* _Requirement_
Scan the material below for the string "follow", and copy every line where it shows up.

* _Dataset_
◆ ◆ ◆ ◆
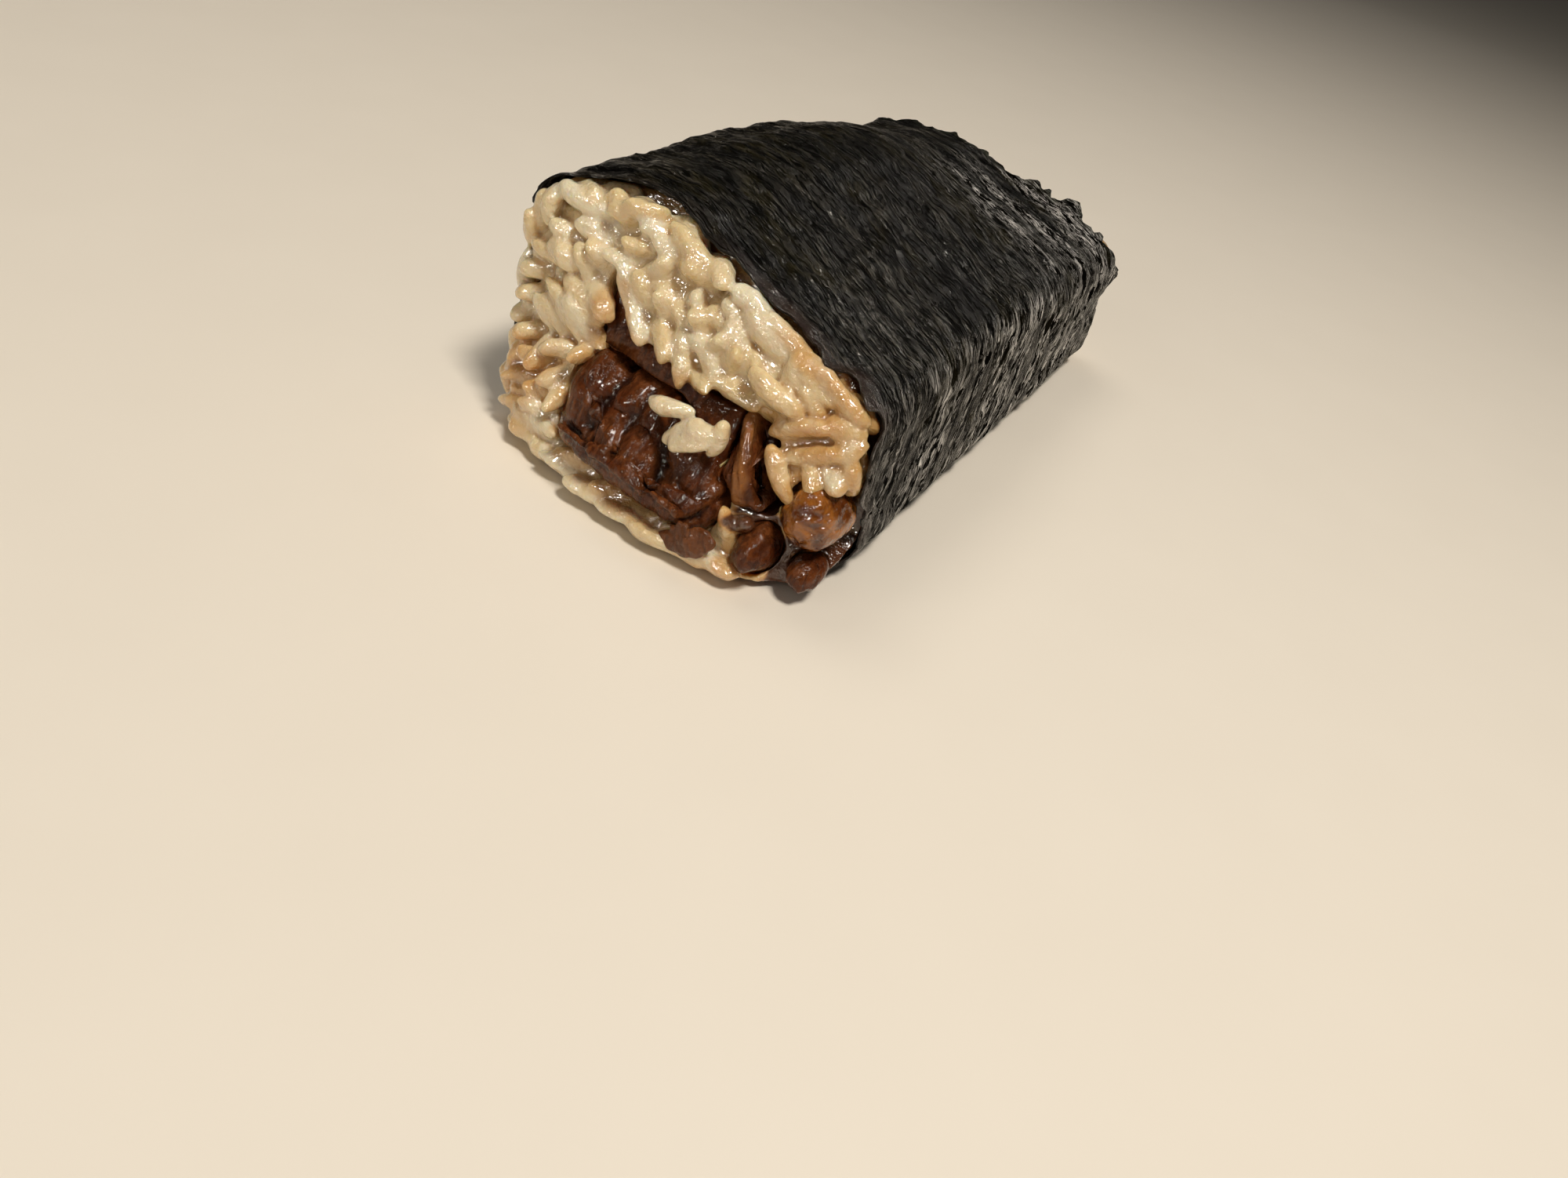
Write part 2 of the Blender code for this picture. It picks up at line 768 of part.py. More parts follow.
◆ ◆ ◆ ◆
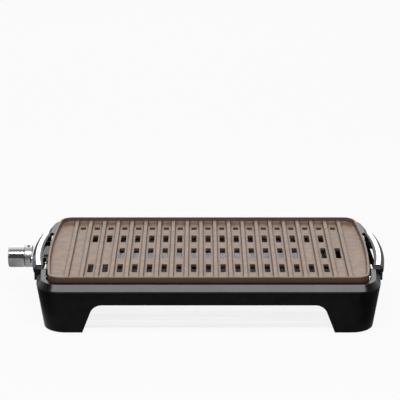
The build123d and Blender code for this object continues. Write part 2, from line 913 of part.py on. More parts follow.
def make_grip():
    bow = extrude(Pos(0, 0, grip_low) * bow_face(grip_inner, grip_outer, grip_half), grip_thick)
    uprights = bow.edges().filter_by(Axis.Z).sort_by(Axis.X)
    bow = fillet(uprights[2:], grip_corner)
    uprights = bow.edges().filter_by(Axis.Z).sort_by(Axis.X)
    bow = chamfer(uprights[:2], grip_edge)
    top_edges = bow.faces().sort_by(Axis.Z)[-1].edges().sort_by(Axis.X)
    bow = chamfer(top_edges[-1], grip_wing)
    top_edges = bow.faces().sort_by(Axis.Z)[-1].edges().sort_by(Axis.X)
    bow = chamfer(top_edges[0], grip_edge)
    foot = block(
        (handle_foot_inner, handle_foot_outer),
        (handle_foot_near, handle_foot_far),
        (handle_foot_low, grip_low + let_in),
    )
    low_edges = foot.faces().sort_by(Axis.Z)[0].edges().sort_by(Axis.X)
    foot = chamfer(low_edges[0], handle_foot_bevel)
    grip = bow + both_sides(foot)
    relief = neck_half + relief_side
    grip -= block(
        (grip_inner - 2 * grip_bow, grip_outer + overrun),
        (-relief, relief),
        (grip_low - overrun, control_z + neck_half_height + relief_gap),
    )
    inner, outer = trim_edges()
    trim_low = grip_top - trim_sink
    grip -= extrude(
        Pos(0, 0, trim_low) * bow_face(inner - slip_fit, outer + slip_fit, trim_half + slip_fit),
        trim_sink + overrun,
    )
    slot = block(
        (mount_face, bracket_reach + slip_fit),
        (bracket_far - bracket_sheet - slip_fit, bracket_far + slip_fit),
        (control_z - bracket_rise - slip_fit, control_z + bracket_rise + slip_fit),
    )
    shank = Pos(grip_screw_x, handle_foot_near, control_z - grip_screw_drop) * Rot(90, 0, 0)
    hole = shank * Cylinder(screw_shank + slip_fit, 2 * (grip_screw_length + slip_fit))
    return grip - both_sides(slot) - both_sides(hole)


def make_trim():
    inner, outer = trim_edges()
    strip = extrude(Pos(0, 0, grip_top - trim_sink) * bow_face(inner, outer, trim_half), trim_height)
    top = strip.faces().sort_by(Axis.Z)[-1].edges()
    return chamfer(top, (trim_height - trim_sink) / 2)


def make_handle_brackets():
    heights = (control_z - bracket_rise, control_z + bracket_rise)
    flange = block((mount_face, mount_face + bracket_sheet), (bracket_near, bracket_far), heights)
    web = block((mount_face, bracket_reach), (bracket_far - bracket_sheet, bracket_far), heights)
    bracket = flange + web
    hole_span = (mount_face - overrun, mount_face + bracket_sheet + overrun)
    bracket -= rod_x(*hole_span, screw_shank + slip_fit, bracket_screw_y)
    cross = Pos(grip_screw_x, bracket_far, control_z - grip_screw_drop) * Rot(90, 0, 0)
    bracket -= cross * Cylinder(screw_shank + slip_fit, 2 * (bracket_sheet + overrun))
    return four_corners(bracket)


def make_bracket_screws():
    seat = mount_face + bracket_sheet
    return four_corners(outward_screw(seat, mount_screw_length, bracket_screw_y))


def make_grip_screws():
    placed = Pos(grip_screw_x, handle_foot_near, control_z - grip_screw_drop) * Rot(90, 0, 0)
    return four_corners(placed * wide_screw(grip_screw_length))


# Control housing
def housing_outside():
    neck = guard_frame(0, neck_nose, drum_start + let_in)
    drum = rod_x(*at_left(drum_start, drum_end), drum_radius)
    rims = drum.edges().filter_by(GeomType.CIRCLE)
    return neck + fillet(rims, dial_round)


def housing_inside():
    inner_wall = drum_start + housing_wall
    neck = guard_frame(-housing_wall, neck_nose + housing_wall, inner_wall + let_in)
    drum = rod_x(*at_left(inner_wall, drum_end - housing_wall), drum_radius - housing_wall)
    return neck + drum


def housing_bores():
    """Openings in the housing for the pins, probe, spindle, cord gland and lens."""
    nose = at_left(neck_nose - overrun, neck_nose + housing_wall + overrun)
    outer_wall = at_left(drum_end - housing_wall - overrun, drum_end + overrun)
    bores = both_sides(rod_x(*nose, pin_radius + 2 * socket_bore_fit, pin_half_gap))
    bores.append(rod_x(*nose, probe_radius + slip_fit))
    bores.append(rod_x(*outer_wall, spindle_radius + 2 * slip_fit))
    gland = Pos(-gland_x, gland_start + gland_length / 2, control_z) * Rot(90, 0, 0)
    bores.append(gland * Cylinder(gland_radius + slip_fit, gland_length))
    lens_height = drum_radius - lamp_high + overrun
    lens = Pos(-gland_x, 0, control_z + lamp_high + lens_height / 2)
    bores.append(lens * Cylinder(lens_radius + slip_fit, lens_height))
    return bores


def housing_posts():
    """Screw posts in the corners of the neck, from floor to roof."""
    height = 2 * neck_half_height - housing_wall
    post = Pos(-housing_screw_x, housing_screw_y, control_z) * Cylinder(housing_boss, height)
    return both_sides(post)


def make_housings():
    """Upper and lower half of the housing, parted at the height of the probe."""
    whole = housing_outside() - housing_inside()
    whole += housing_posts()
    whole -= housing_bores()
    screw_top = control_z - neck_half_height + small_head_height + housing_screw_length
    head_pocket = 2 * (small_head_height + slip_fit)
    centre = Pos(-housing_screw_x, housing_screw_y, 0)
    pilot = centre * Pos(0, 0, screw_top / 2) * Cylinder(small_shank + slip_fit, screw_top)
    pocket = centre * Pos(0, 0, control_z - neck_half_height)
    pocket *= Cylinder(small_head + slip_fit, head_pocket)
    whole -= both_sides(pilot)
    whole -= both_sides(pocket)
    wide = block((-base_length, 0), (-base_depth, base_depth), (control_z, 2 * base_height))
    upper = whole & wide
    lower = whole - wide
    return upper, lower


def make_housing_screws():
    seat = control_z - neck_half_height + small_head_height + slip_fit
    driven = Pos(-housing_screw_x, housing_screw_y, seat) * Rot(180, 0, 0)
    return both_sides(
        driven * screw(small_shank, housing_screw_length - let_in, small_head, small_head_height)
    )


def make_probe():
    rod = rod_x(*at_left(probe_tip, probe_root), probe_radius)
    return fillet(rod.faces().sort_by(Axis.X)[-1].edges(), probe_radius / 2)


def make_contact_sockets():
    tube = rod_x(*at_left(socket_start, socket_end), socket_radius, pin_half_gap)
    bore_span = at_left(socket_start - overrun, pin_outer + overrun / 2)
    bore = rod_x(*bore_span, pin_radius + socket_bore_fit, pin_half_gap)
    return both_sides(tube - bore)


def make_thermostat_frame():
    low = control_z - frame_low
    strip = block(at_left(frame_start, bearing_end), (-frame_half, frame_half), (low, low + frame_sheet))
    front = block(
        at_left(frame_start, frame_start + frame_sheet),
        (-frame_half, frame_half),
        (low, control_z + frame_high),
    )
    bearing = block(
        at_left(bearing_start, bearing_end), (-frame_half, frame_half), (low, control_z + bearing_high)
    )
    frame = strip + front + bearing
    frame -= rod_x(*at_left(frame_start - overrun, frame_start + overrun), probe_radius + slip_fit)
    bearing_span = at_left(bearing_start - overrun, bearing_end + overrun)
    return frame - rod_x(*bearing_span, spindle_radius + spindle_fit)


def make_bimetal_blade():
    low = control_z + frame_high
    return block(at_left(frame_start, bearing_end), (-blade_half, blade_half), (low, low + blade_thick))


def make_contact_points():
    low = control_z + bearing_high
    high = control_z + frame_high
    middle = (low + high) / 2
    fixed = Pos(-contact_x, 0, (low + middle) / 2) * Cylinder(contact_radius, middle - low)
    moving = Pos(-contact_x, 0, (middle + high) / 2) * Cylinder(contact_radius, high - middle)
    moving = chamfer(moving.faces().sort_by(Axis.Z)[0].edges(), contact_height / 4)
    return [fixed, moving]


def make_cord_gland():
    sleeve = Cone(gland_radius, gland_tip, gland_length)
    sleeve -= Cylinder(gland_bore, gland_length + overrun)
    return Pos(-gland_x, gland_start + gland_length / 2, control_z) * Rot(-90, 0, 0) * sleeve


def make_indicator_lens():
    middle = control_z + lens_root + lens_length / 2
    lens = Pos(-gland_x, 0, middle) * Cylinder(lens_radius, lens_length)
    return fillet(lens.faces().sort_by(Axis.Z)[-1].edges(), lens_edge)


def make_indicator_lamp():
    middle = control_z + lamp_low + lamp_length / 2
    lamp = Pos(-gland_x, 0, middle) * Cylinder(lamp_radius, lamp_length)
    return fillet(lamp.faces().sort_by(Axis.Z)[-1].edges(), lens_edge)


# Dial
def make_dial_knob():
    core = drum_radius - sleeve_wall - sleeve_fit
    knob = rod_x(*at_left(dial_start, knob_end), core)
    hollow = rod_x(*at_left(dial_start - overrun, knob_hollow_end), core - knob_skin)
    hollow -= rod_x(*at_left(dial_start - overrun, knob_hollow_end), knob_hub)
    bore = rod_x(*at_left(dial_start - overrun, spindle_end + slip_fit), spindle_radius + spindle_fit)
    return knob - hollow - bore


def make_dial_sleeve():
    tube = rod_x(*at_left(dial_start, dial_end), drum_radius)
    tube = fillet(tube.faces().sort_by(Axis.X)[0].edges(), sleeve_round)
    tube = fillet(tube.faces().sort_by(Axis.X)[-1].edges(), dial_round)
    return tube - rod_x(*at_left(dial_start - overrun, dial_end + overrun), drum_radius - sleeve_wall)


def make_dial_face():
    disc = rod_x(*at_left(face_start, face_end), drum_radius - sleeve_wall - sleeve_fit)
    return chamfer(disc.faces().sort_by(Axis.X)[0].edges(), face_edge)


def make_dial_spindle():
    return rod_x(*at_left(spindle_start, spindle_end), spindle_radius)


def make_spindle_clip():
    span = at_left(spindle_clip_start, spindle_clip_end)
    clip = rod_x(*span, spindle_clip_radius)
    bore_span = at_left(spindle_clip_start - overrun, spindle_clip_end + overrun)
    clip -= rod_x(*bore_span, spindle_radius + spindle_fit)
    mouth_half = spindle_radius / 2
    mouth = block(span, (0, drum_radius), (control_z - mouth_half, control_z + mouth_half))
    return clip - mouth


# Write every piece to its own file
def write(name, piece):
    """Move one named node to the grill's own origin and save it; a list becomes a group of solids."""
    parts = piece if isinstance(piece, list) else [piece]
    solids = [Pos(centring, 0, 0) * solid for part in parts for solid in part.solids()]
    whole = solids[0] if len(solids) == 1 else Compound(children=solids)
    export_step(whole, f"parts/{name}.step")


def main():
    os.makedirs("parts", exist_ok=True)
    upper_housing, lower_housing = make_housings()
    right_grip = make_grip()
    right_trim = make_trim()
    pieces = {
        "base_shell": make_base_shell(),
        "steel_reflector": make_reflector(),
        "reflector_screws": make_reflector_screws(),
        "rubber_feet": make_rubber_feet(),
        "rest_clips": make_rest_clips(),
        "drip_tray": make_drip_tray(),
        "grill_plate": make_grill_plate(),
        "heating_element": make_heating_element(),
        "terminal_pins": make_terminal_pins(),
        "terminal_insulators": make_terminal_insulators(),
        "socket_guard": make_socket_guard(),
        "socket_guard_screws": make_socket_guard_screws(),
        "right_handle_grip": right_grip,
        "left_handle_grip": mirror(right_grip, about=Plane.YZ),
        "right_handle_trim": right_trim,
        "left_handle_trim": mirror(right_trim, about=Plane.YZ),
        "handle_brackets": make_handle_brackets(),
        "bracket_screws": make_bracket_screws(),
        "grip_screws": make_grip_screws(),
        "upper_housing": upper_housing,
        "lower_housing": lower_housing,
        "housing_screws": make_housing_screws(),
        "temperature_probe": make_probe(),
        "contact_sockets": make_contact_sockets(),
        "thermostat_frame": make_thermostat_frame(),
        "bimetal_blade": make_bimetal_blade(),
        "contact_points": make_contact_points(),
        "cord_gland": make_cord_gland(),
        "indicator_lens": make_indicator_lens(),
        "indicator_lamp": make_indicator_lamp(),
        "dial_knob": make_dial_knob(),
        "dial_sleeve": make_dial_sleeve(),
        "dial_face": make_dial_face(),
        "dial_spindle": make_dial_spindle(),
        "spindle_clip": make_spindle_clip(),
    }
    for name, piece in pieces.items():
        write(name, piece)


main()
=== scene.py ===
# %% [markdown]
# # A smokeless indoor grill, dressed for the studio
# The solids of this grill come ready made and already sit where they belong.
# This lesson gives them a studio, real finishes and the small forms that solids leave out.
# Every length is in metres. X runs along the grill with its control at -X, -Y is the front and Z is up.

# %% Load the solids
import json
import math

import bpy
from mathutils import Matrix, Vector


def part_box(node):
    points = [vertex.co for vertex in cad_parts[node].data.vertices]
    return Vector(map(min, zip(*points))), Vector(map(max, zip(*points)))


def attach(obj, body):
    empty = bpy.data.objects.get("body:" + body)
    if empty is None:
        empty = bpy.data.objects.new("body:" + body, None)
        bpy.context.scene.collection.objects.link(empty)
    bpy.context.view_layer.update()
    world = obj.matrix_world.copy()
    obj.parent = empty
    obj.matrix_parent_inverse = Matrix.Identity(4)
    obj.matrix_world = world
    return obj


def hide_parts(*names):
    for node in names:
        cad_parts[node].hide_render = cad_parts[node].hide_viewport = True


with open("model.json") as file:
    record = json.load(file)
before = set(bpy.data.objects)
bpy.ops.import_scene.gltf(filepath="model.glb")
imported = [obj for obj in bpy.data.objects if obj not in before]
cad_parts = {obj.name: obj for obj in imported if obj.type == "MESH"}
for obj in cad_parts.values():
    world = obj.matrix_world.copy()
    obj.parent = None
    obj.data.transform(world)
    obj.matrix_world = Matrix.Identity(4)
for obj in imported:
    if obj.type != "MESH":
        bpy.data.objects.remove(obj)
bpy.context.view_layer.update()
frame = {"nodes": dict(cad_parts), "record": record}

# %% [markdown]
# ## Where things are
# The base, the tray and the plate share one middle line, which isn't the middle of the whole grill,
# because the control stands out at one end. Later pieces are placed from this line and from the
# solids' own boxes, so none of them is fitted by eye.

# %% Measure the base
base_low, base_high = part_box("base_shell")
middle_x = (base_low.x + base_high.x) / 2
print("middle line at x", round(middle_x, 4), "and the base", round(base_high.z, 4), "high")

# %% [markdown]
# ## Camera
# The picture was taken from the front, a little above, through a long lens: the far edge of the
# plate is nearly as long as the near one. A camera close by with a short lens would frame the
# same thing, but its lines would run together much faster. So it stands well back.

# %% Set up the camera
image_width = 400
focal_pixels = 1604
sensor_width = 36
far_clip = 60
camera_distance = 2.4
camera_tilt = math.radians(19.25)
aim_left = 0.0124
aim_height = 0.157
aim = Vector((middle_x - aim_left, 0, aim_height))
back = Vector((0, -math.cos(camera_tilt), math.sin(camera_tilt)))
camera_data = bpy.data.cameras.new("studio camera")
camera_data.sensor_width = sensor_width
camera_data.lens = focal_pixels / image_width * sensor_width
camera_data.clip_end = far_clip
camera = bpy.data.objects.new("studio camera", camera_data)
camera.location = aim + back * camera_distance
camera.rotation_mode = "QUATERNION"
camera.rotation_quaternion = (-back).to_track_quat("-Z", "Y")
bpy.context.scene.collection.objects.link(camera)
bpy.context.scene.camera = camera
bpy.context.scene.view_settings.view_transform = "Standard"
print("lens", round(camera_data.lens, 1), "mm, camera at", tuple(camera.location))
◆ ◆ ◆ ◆
* _Response to the task_
Write part 2 of the Blender code for this picture. It picks up at line 768 of part.py. More parts follow.
The build123d and Blender code for this object continues. Write part 2, from line 913 of part.py on. More parts follow.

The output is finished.